------ Data rows ------

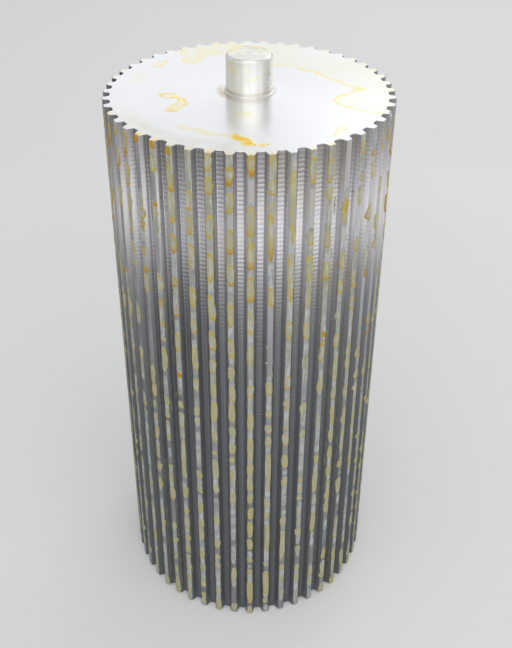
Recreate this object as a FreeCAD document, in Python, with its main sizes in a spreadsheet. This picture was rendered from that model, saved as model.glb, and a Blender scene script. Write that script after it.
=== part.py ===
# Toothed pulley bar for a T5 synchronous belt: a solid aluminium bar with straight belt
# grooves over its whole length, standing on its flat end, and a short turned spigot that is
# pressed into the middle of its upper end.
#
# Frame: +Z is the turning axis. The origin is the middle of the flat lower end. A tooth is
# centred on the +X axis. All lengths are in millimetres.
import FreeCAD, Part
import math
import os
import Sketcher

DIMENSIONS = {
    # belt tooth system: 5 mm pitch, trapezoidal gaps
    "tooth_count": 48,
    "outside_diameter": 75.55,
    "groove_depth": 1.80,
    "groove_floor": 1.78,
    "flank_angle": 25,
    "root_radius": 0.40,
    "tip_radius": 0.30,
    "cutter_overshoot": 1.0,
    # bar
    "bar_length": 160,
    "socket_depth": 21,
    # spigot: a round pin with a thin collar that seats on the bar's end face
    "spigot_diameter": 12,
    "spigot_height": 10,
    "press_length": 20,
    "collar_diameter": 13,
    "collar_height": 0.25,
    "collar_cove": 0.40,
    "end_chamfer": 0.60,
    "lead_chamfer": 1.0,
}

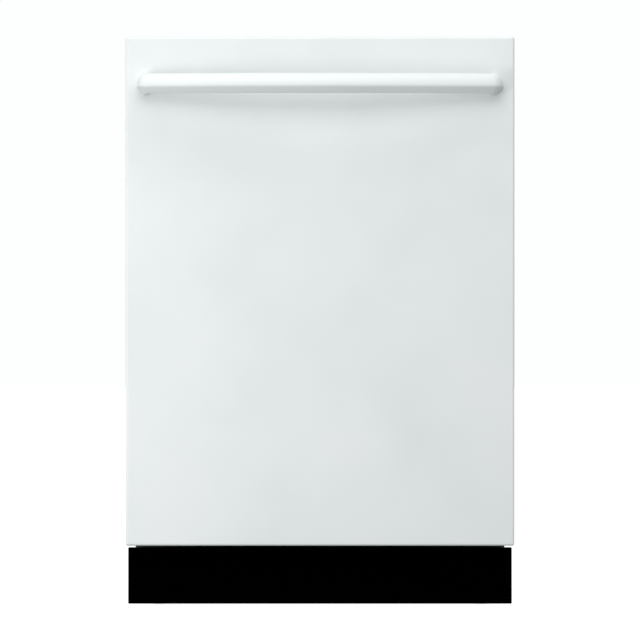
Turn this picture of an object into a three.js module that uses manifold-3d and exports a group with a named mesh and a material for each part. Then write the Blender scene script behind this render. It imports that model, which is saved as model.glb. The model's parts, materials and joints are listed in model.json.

------

Directions
Without changing a word, restate the whole listing.

Solution below
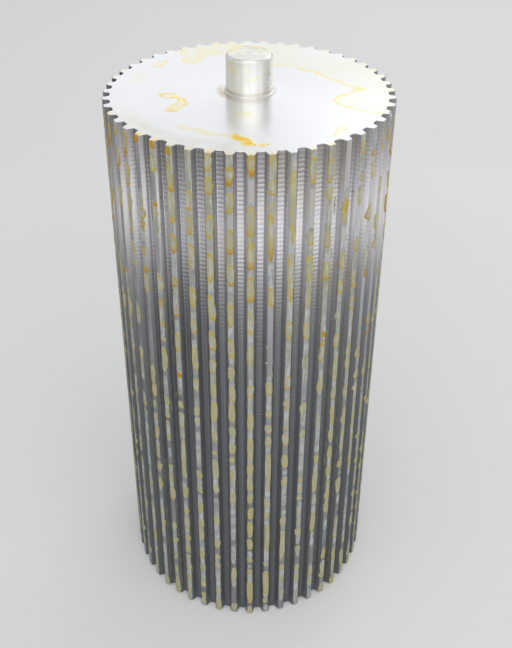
Recreate this object as a FreeCAD document, in Python, with its main sizes in a spreadsheet. This picture was rendered from that model, saved as model.glb, and a Blender scene script. Write that script after it.
=== part.py ===
# Toothed pulley bar for a T5 synchronous belt: a solid aluminium bar with straight belt
# grooves over its whole length, standing on its flat end, and a short turned spigot that is
# pressed into the middle of its upper end.
#
# Frame: +Z is the turning axis. The origin is the middle of the flat lower end. A tooth is
# centred on the +X axis. All lengths are in millimetres.
import FreeCAD, Part
import math
import os
import Sketcher

DIMENSIONS = {
    # belt tooth system: 5 mm pitch, trapezoidal gaps
    "tooth_count": 48,
    "outside_diameter": 75.55,
    "groove_depth": 1.80,
    "groove_floor": 1.78,
    "flank_angle": 25,
    "root_radius": 0.40,
    "tip_radius": 0.30,
    "cutter_overshoot": 1.0,
    # bar
    "bar_length": 160,
    "socket_depth": 21,
    # spigot: a round pin with a thin collar that seats on the bar's end face
    "spigot_diameter": 12,
    "spigot_height": 10,
    "press_length": 20,
    "collar_diameter": 13,
    "collar_height": 0.25,
    "collar_cove": 0.40,
    "end_chamfer": 0.60,
    "lead_chamfer": 1.0,
}

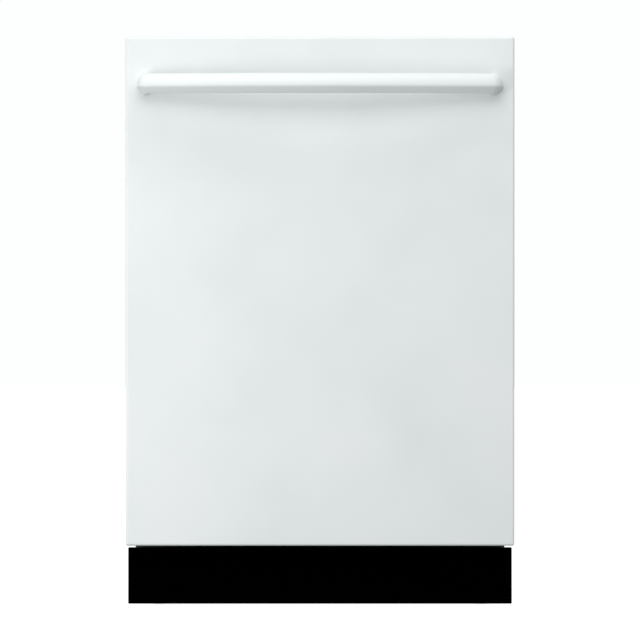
Turn this picture of an object into a three.js module that uses manifold-3d and exports a group with a named mesh and a material for each part. Then write the Blender scene script behind this render. It imports that model, which is saved as model.glb. The model's parts, materials and joints are listed in model.json.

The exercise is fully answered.